Laurent asked on my blog:
Given n players, arrange a competition in which, in each match, two teams of k players play each other. We require that any two players are on the same team in a fixed number s of matches and on opposite teams in t matches, though t is not required to be the same as s. Furthermore, we want to play the minimum possible number of matches. How many matches do we need to schedule?
He put it under “About”, which probably nobody reads.
He gave the following example for n=4 and k=2, where three
matches are required:
1,2 v 3,4 |
1,3 v 2,4 |
1,4 v 2,3 |
Clearly the problem is a non-problem unless n ≥ 2k. In this post, I will address the case n = 2k.
A Hadamard matrix is a square matrix H of order n with entries +1 and −1 satisfying the equation HH^{T} = nI (or equivalently H^{T}H = nI).

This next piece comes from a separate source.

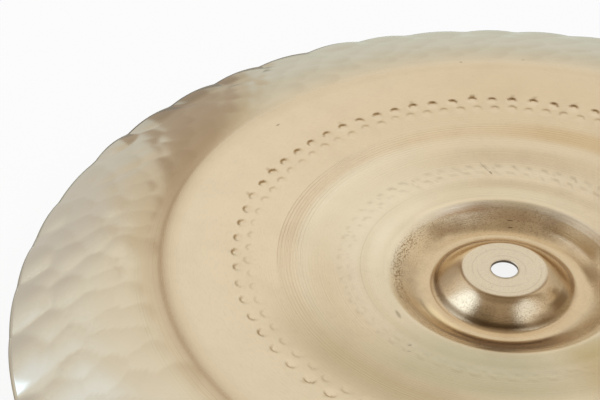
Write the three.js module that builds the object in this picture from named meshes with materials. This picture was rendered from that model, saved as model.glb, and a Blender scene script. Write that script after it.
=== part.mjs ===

It is known that the order of a Hadamard matrix is 1, 2, or a multiple of 4; the Hadamard conjecture asserts that, for every number n which is divisible by 4, there is a Hadamard matrix of order n. The smallest multiple of 4 for which no Hadamard matrix is currently known is 668.
Hadamard defined these matrices in terms of a determinant problem: they maximise the determinant of a matrix all of whose entries have magnitude at most 1. They come up in many geometric and combinatorial situations. For example, if we take a cube with side length 2 and centre at the origin in Euclidean space of n dimensions, when can we select n vertices forming an orthogonal basis for the space? Such vectors must be the rows of a Hadamard matrix, and conversely. Sylvester called them anallagmatic pavements, clearly motivated by geometric ideas. (Sylvester was a genius at weird terminology; we saw his “synthematic totals” before.) For much more information see the Wikipedia article on Hadamard matrices.
Now the Hadamard conjecture would solve our problem for the case n = 2k:
- If k is even, then the number of matches is at least n−1, with equality if and only if there is a Hadamard matrix of order n.
- If k is odd and k>1, then the number of matches is at least 2(n−1); equality holds if there is a Hadamard matrix of order 2n.
Note that the second part does not say “if and only if”; I don’t know whether the converse is true. But in any case, the truth of the Hadamard conjecture would resolve the question.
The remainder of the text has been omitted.